The Jets are already in public relations mode, stating that the cameraman “works for Jets TV and shoots footage for our team programming.” New York has also justified the cameraman by citing the NFL rulebook, which states,”
“[c]lub video crews and video crews from television stations that produce and telecast club-licensed programming (e.g. coaches’ shows, team magazine-style shows, etc.) may also be permitted to have a camera on the sidelines to shoot footage for those club-licensed programs only.”
While the charge seem innocuous, New England fans will point out that the 2007 early allegations (against these very same Jets, mind you) of illegal filming had a similar tone. But Commissioner Roger Goodell eventually docked the Patriots $250,000 (the maximum) and a 1st-round pick, while Coach Bill Belichick was also fined $500,000 for his role.

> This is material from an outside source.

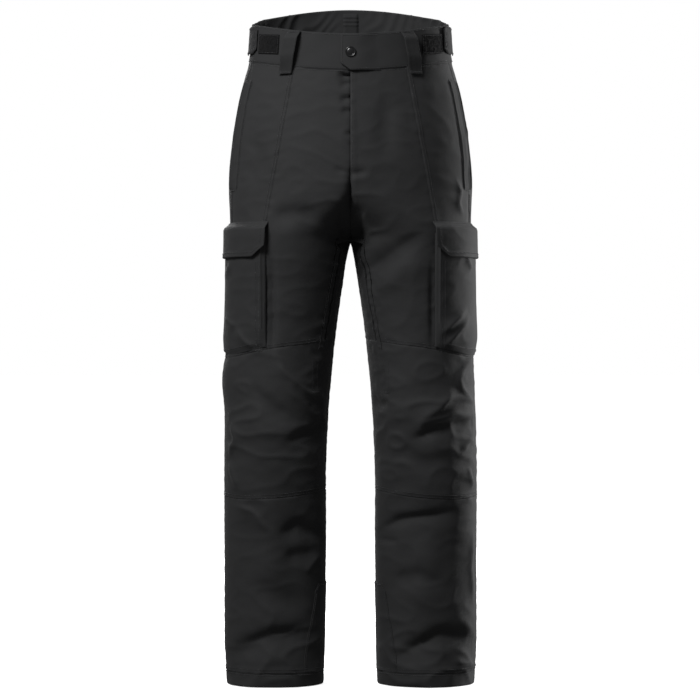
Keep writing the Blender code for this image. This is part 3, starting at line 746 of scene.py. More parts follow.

All of the Patriots’ notes, tapes, and other materials related to the incident were summoned by the league office, and eventually destroyed.
The mere fact that a cameraman was spotted on New York’s sideline, despite their plausible excuse, raises eyebrows. As a matter of fairness, the league office should check the content of the tapes to see if it matches the Jets’ statement.
This is New York’s second incident involving sideline improprieties in the last 11 months. In a December 2010 loss to Miami, New York Jets’ strength and conditioning coach Sal Alosi extended his knee and tripped Dolphins’ corner back Nolan Carrol on a third-quarter punt return.
The Jets were fined $100,000 for the infraction and Alosi later resigned.